STATED GOAL: Reproduce the records exactly.

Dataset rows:
######

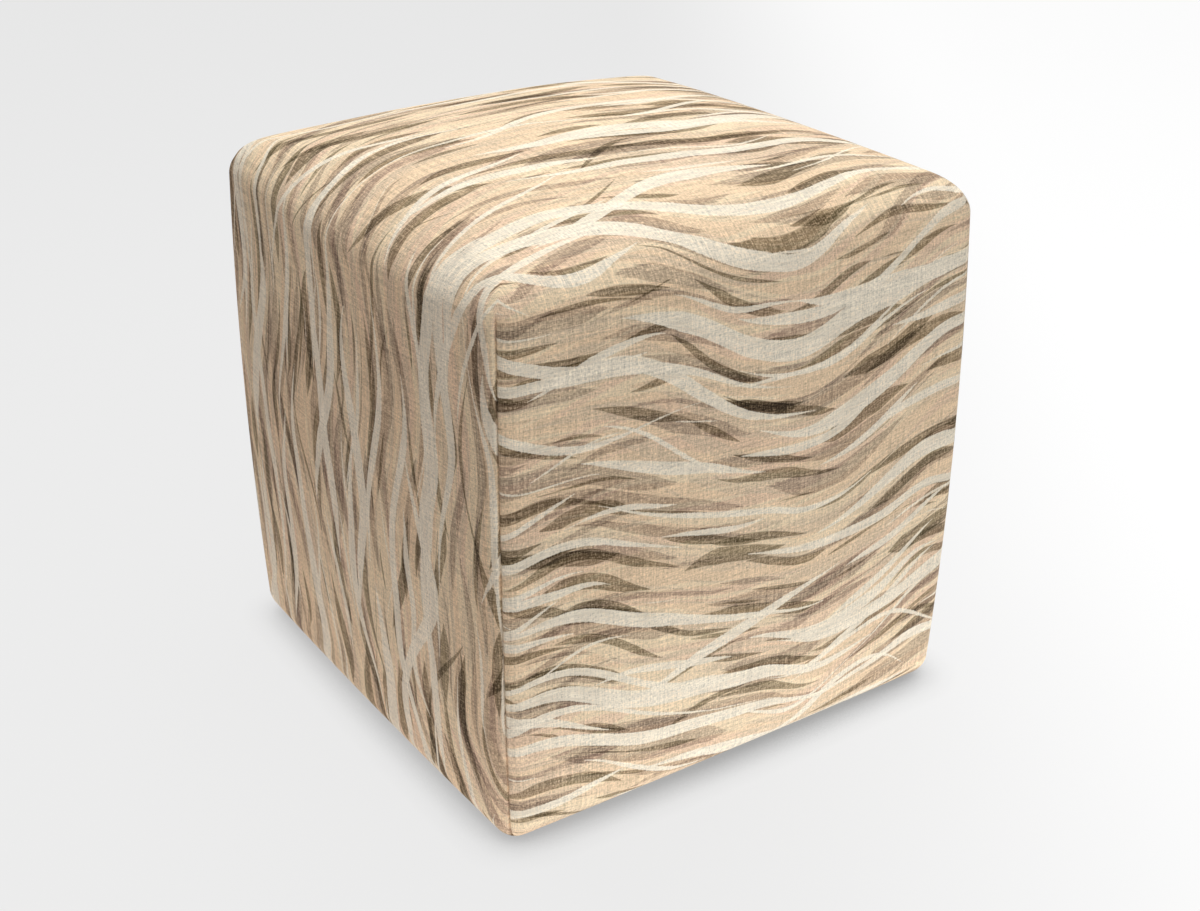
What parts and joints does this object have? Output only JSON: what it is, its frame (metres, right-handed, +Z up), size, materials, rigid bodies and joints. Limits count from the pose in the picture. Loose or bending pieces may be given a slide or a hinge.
{
  "type": "cube pouf stool",
  "caption": "Firm filled cube footstool in a one-piece printed cloth cover with upright corner seams and a plain base panel.",
  "frame": {"origin": "middle of the underside, on the surface that the pouf rests on", "axes": "+Z up, -Y towards the front side, +X to the right of it"},
  "size_m": [0.4754, 0.4754, 0.4986],
  "materials": {
    "printed_cloth": "matte linen-like weave printed with flowing cream, tan, taupe and olive-brown strokes",
    "base_cloth": "plain matte woven base cloth"
  },
  "bodies": {
    "root": {"cover": "printed_cloth", "base_panel": "base_cloth"}
  },
  "joints": []
}
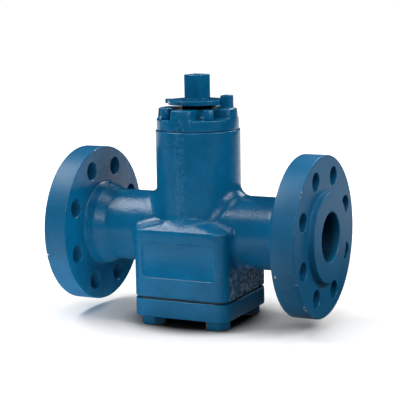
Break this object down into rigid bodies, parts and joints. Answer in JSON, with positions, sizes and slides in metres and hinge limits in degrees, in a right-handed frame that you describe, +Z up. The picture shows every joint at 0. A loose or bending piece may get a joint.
{
  "type": "plug valve",
  "caption": "Flanged lubricated plug valve with a square wrench stem, a stop collar, a castellated top cap, a square body and a bolted bottom cover.",
  "frame": {"origin": "middle of the valve on the plane of the undersides of the cover bolt heads", "axes": "+X along the pipe towards the right-hand flange, +Y away from the panel on the front of the box, +Z up along the stem"},
  "size_m": [0.2922, 0.165, 0.2564],
  "materials": {
    "blue_paint": "satin gloss enamel over a cast skin",
    "machined_steel": "turned",
    "hard_steel": "ground and polished",
    "dark_steel": "oil blackened spring steel",
    "grey_iron": "ground taper",
    "bronze": "turned",
    "graphite": "pressed graphite",
    "black_rubber": "moulded"
  },
  "bodies": {
    "valve_body": {"adjusting_screw": "machined_steel", "body": "blue_paint", "bottom_cover": "blue_paint", "cap_screw_1": "blue_paint", "cap_screw_2": "blue_paint", "cap_screw_3": "blue_paint", "cap_screw_4": "blue_paint", "cover_bolt_1": "blue_paint", "cover_bolt_2": "blue_paint", "cover_bolt_3": "blue_paint", "cover_bolt_4": "blue_paint", "cover_gasket": "graphite", "lock_nut": "blue_paint", "packing_ring_1": "graphite", "packing_ring_2": "graphite", "packing_ring_3": "graphite", "packing_washer": "machined_steel", "stem_bush": "bronze", "thrust_ball": "hard_steel", "thrust_pad": "hard_steel", "thrust_washer": "bronze", "top_cap": "blue_paint", "weather_seal": "black_rubber"},
    "stem_and_plug": {"stem": "blue_paint", "stop_collar": "blue_paint", "retaining_ring": "dark_steel", "sealant_screw": "blue_paint", "coupling_ring": "machined_steel", "plug": "grey_iron"}
  },
  "joints": [
    {"name": "plug_turn", "type": "hinge", "parent": "valve_body", "child": "stem_and_plug", "pos_m": [0, 0, 0.095], "axis": [0, 0, 1], "range_deg": [-90, 0]}
  ]
}
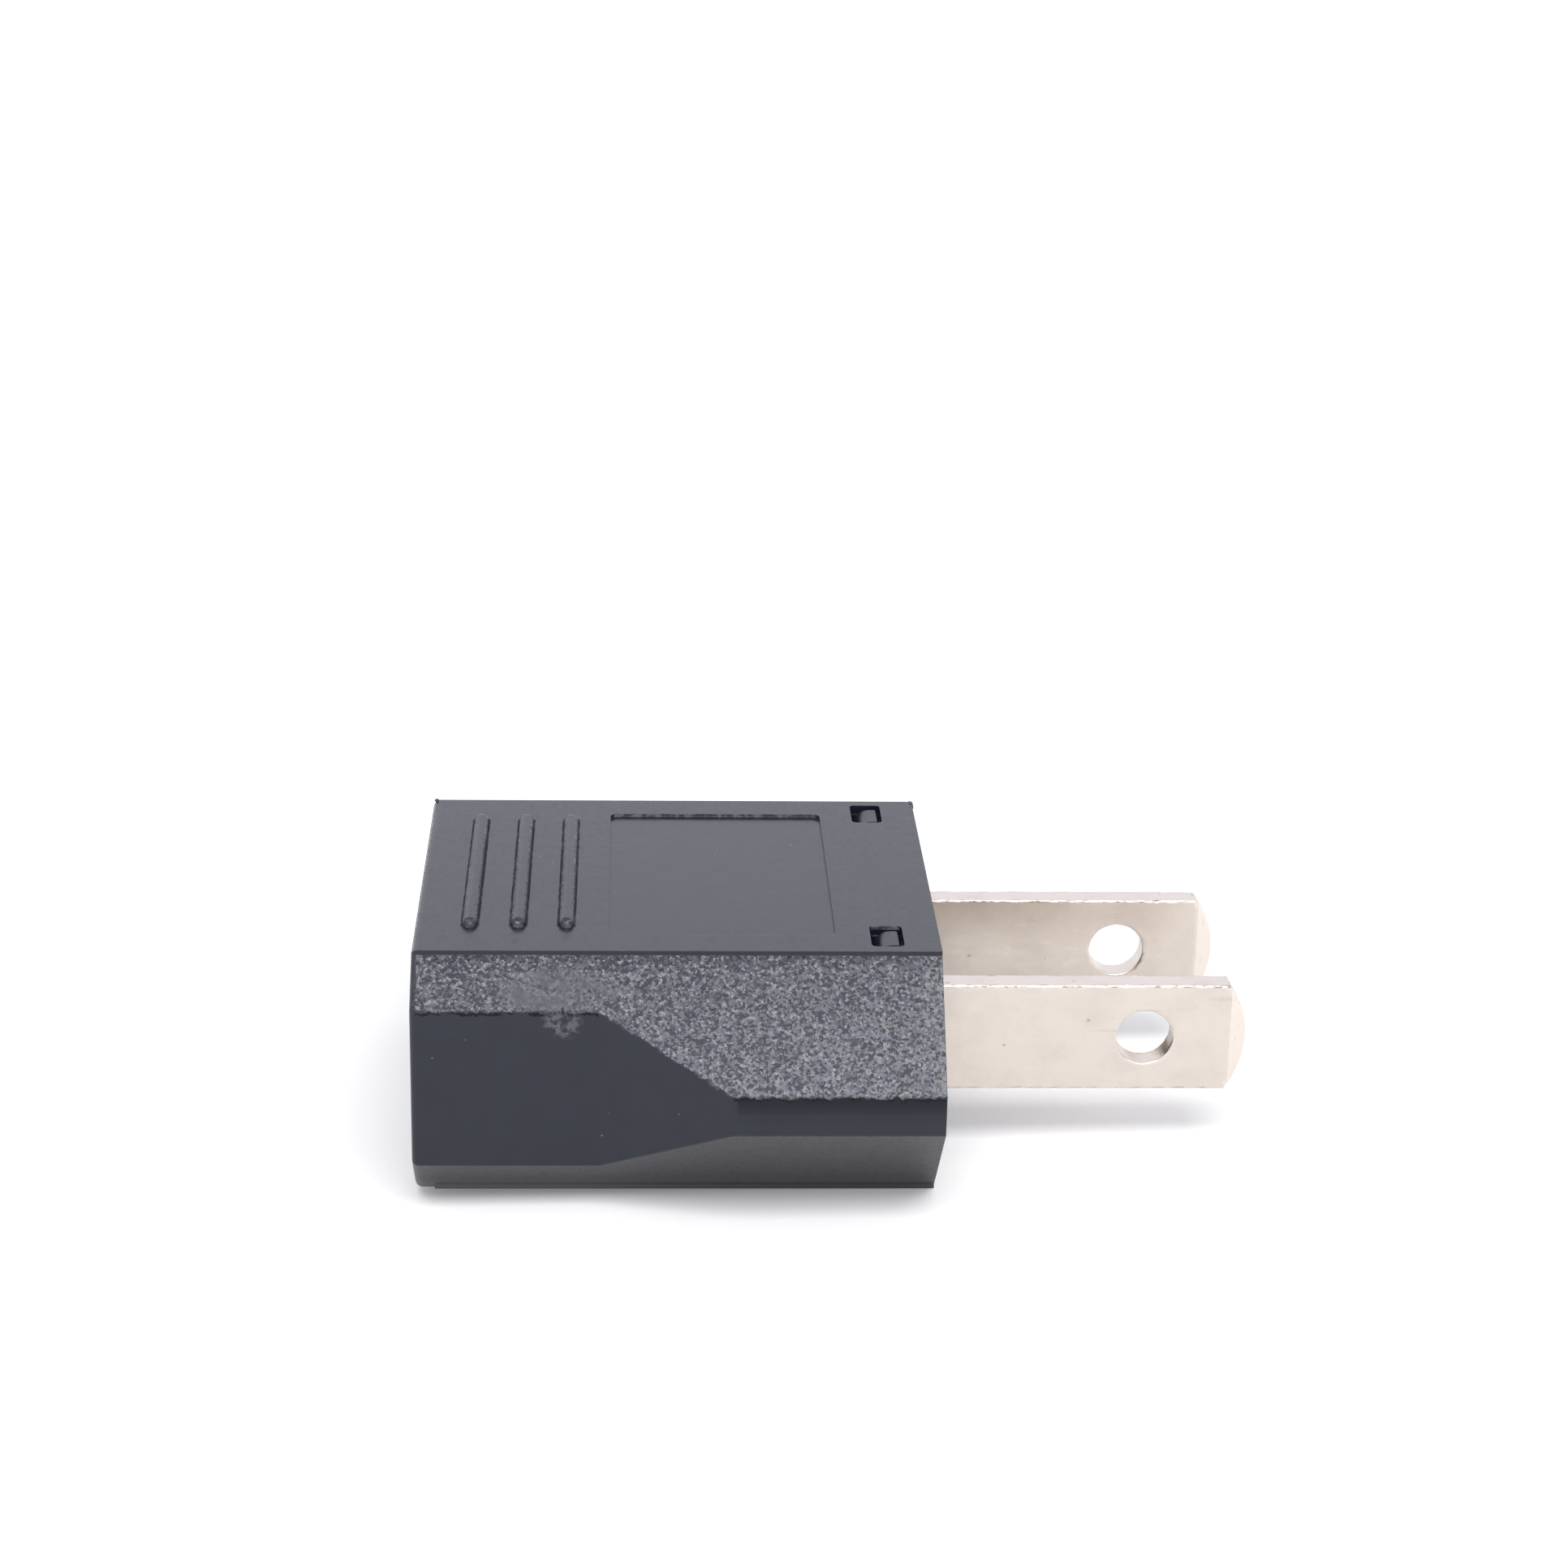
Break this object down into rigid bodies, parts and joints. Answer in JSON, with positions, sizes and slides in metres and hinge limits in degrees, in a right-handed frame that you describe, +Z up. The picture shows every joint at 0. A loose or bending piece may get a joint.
{
  "type": "travel adapter",
  "caption": "Flat black travel adapter: a waisted moulded housing with a round-pin socket at one end and parallel flat blades at the other.",
  "frame": {"origin": "centre of the overall box in plan, at the crests of the lower grip ribs", "axes": "+X along the blades, away from the socket; +Y to the left seen from the socket end; +Z up, square to the flat faces"},
  "size_m": [0.0466, 0.0348, 0.0152],
  "materials": {
    "housing_plastic": "satin black, spark-eroded texture on the chamfers",
    "carrier_plastic": "satin black",
    "plated_brass": "nickel plated, satin",
    "spring_bronze": "bare rolled strip",
    "rivet_brass": "bare"
  },
  "bodies": {
    "root": {"housing": "housing_plastic", "blade_carrier": "carrier_plastic", "blade_left": "plated_brass", "blade_right": "plated_brass", "contact_left": "spring_bronze", "contact_right": "spring_bronze", "contact_rivets": "rivet_brass"}
  },
  "joints": []
}
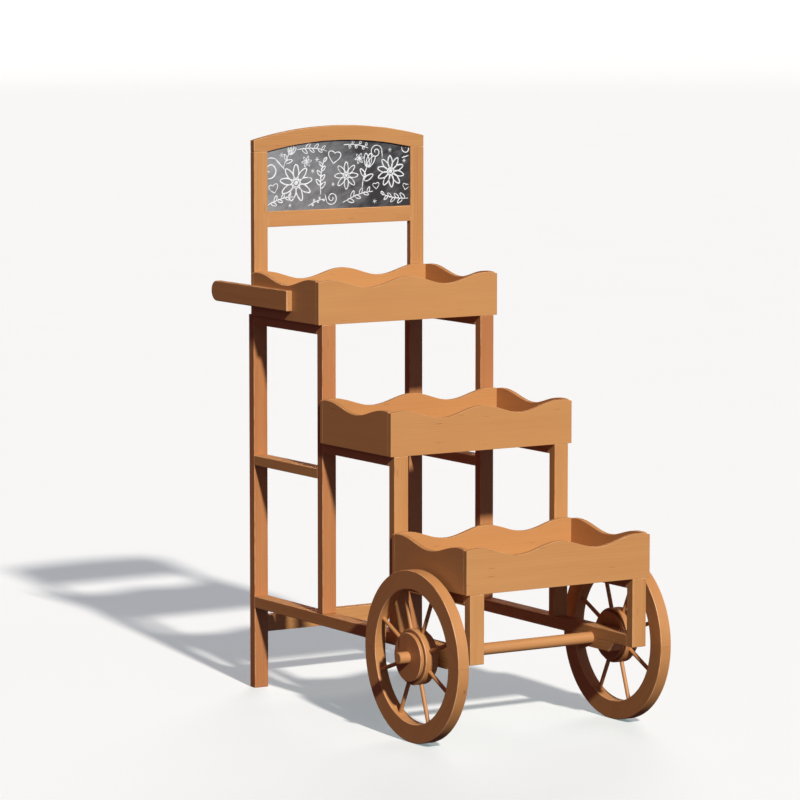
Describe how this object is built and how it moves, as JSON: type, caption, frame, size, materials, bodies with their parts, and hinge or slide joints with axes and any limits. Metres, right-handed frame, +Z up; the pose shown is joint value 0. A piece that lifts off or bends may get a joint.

######

COMPLETE RESPONSE:
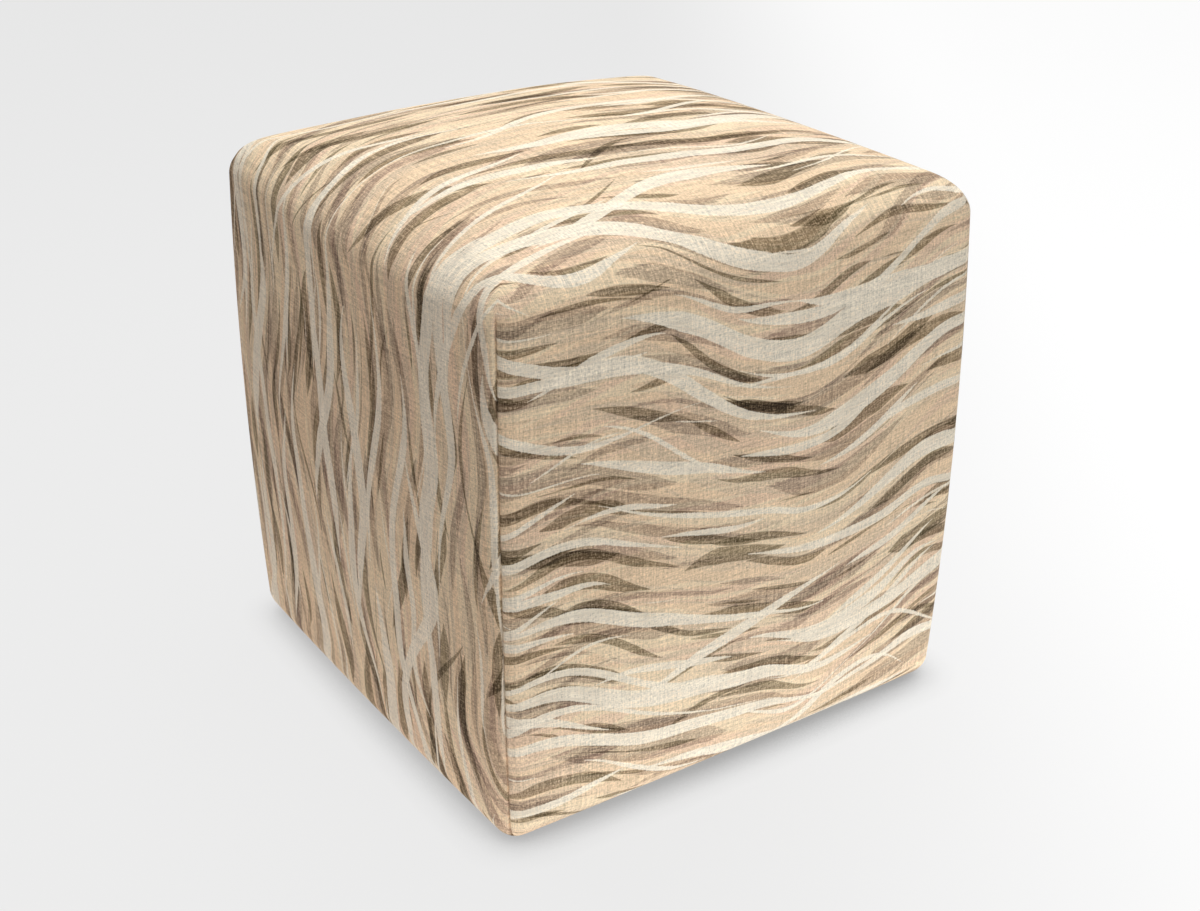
What parts and joints does this object have? Output only JSON: what it is, its frame (metres, right-handed, +Z up), size, materials, rigid bodies and joints. Limits count from the pose in the picture. Loose or bending pieces may be given a slide or a hinge.
{
  "type": "cube pouf stool",
  "caption": "Firm filled cube footstool in a one-piece printed cloth cover with upright corner seams and a plain base panel.",
  "frame": {"origin": "middle of the underside, on the surface that the pouf rests on", "axes": "+Z up, -Y towards the front side, +X to the right of it"},
  "size_m": [0.4754, 0.4754, 0.4986],
  "materials": {
    "printed_cloth": "matte linen-like weave printed with flowing cream, tan, taupe and olive-brown strokes",
    "base_cloth": "plain matte woven base cloth"
  },
  "bodies": {
    "root": {"cover": "printed_cloth", "base_panel": "base_cloth"}
  },
  "joints": []
}
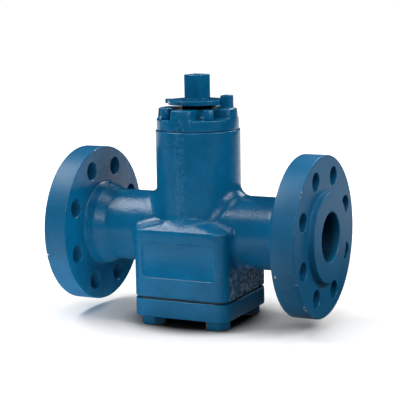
Break this object down into rigid bodies, parts and joints. Answer in JSON, with positions, sizes and slides in metres and hinge limits in degrees, in a right-handed frame that you describe, +Z up. The picture shows every joint at 0. A loose or bending piece may get a joint.
{
  "type": "plug valve",
  "caption": "Flanged lubricated plug valve with a square wrench stem, a stop collar, a castellated top cap, a square body and a bolted bottom cover.",
  "frame": {"origin": "middle of the valve on the plane of the undersides of the cover bolt heads", "axes": "+X along the pipe towards the right-hand flange, +Y away from the panel on the front of the box, +Z up along the stem"},
  "size_m": [0.2922, 0.165, 0.2564],
  "materials": {
    "blue_paint": "satin gloss enamel over a cast skin",
    "machined_steel": "turned",
    "hard_steel": "ground and polished",
    "dark_steel": "oil blackened spring steel",
    "grey_iron": "ground taper",
    "bronze": "turned",
    "graphite": "pressed graphite",
    "black_rubber": "moulded"
  },
  "bodies": {
    "valve_body": {"adjusting_screw": "machined_steel", "body": "blue_paint", "bottom_cover": "blue_paint", "cap_screw_1": "blue_paint", "cap_screw_2": "blue_paint", "cap_screw_3": "blue_paint", "cap_screw_4": "blue_paint", "cover_bolt_1": "blue_paint", "cover_bolt_2": "blue_paint", "cover_bolt_3": "blue_paint", "cover_bolt_4": "blue_paint", "cover_gasket": "graphite", "lock_nut": "blue_paint", "packing_ring_1": "graphite", "packing_ring_2": "graphite", "packing_ring_3": "graphite", "packing_washer": "machined_steel", "stem_bush": "bronze", "thrust_ball": "hard_steel", "thrust_pad": "hard_steel", "thrust_washer": "bronze", "top_cap": "blue_paint", "weather_seal": "black_rubber"},
    "stem_and_plug": {"stem": "blue_paint", "stop_collar": "blue_paint", "retaining_ring": "dark_steel", "sealant_screw": "blue_paint", "coupling_ring": "machined_steel", "plug": "grey_iron"}
  },
  "joints": [
    {"name": "plug_turn", "type": "hinge", "parent": "valve_body", "child": "stem_and_plug", "pos_m": [0, 0, 0.095], "axis": [0, 0, 1], "range_deg": [-90, 0]}
  ]
}
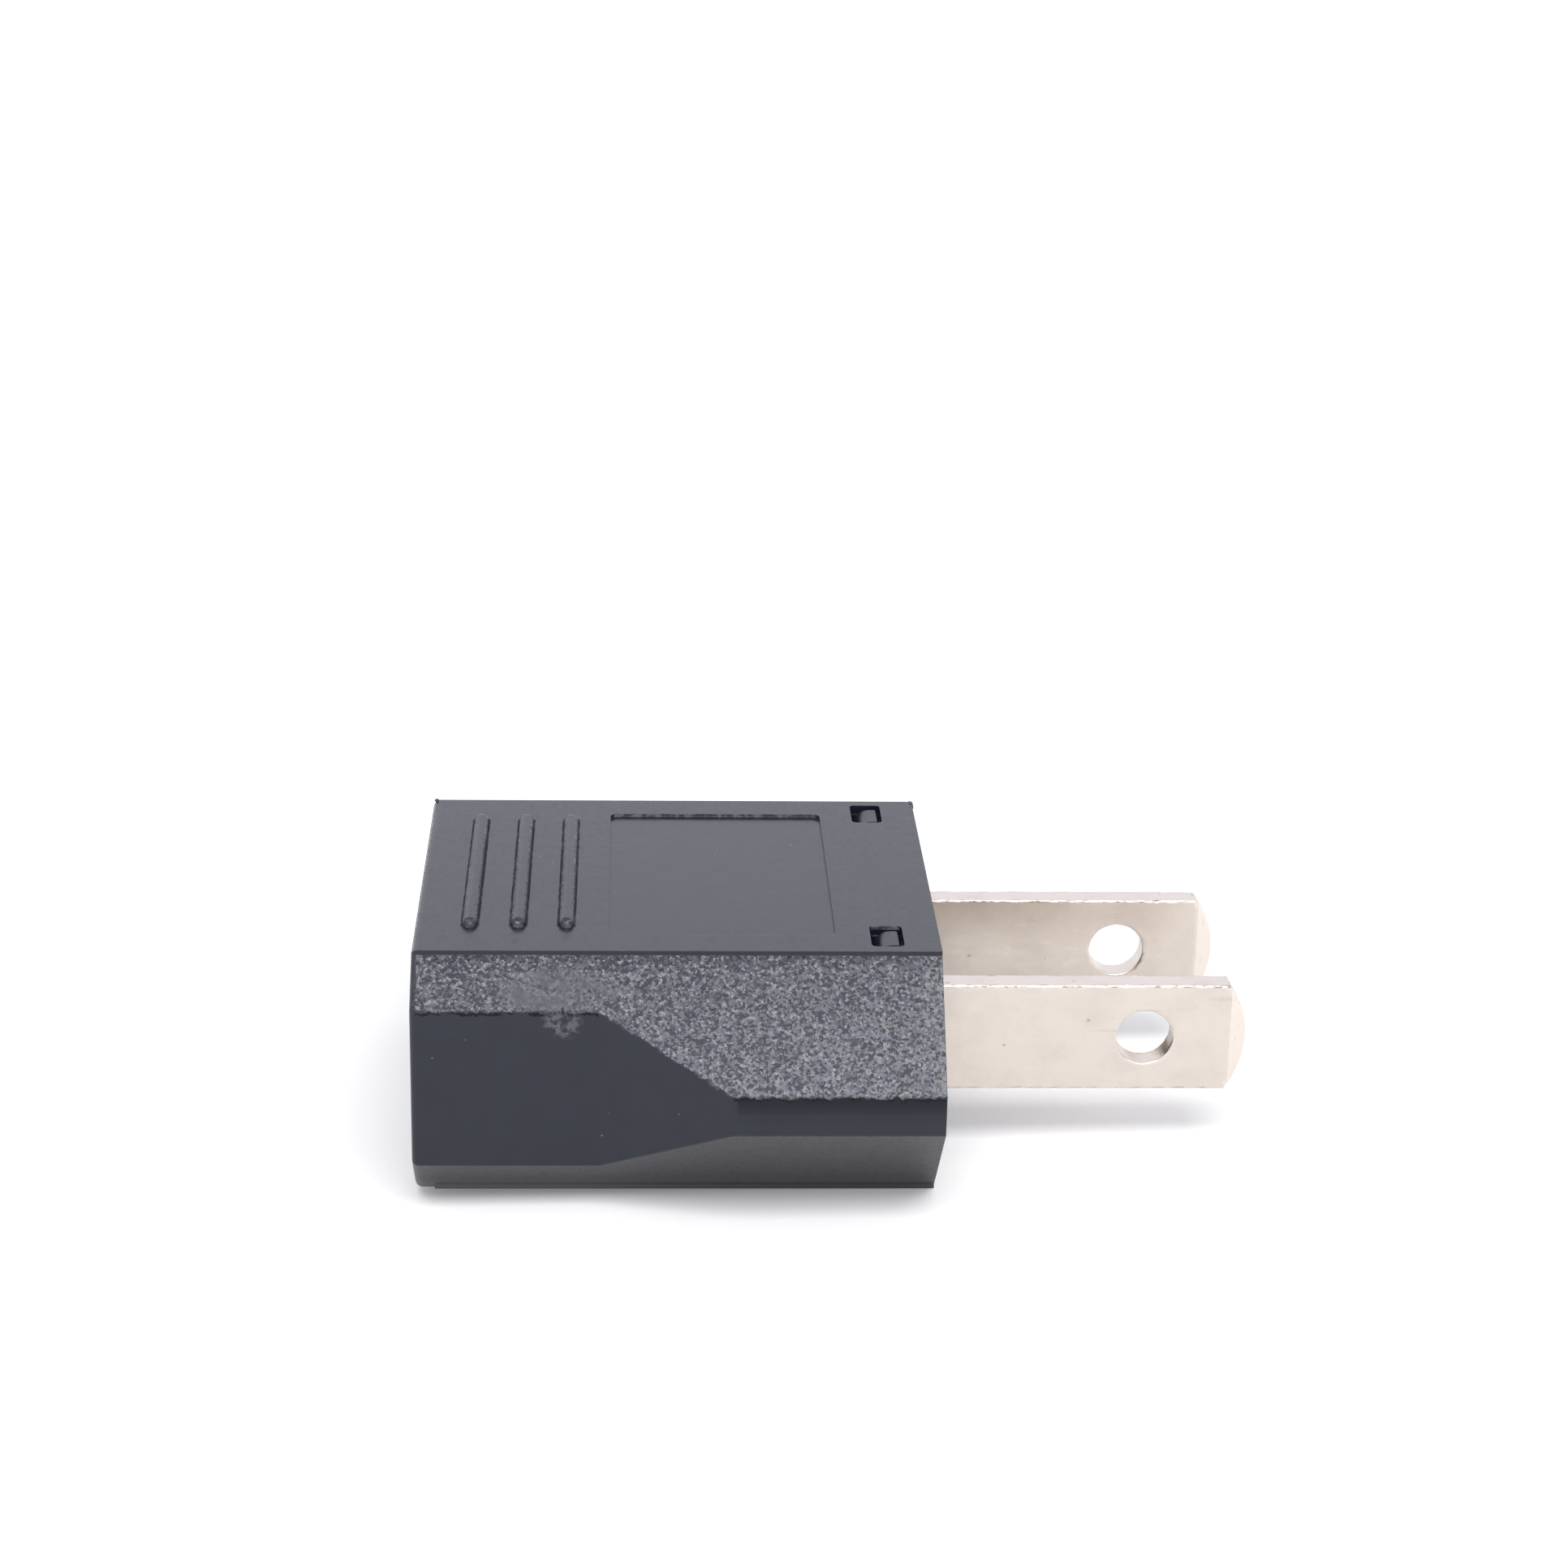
Break this object down into rigid bodies, parts and joints. Answer in JSON, with positions, sizes and slides in metres and hinge limits in degrees, in a right-handed frame that you describe, +Z up. The picture shows every joint at 0. A loose or bending piece may get a joint.
{
  "type": "travel adapter",
  "caption": "Flat black travel adapter: a waisted moulded housing with a round-pin socket at one end and parallel flat blades at the other.",
  "frame": {"origin": "centre of the overall box in plan, at the crests of the lower grip ribs", "axes": "+X along the blades, away from the socket; +Y to the left seen from the socket end; +Z up, square to the flat faces"},
  "size_m": [0.0466, 0.0348, 0.0152],
  "materials": {
    "housing_plastic": "satin black, spark-eroded texture on the chamfers",
    "carrier_plastic": "satin black",
    "plated_brass": "nickel plated, satin",
    "spring_bronze": "bare rolled strip",
    "rivet_brass": "bare"
  },
  "bodies": {
    "root": {"housing": "housing_plastic", "blade_carrier": "carrier_plastic", "blade_left": "plated_brass", "blade_right": "plated_brass", "contact_left": "spring_bronze", "contact_right": "spring_bronze", "contact_rivets": "rivet_brass"}
  },
  "joints": []
}
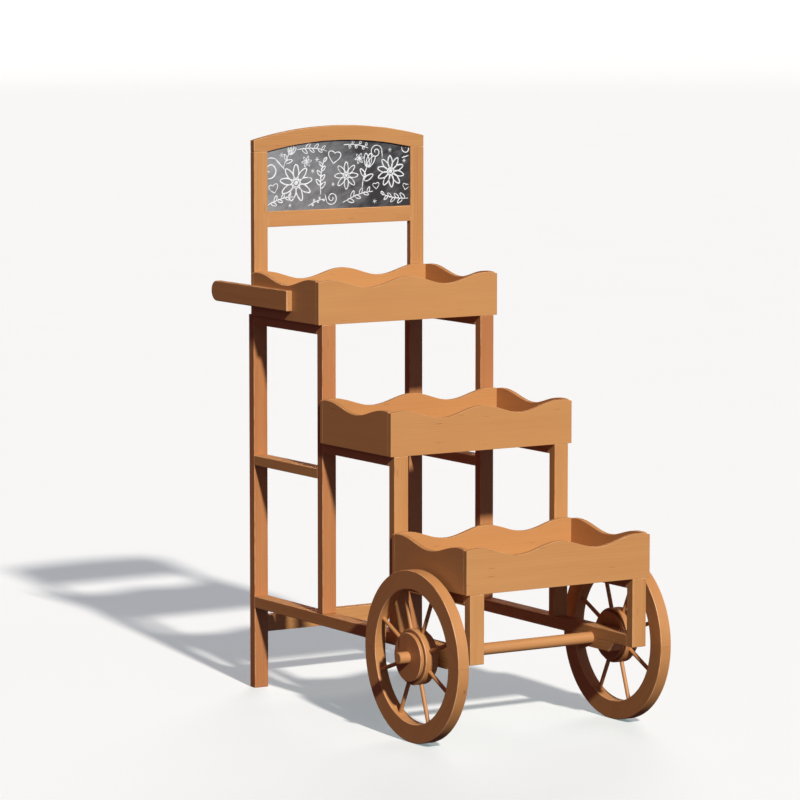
Describe how this object is built and how it moves, as JSON: type, caption, frame, size, materials, bodies with their parts, and hinge or slide joints with axes and any limits. Metres, right-handed frame, +Z up; the pose shown is joint value 0. A piece that lifts off or bends may get a joint.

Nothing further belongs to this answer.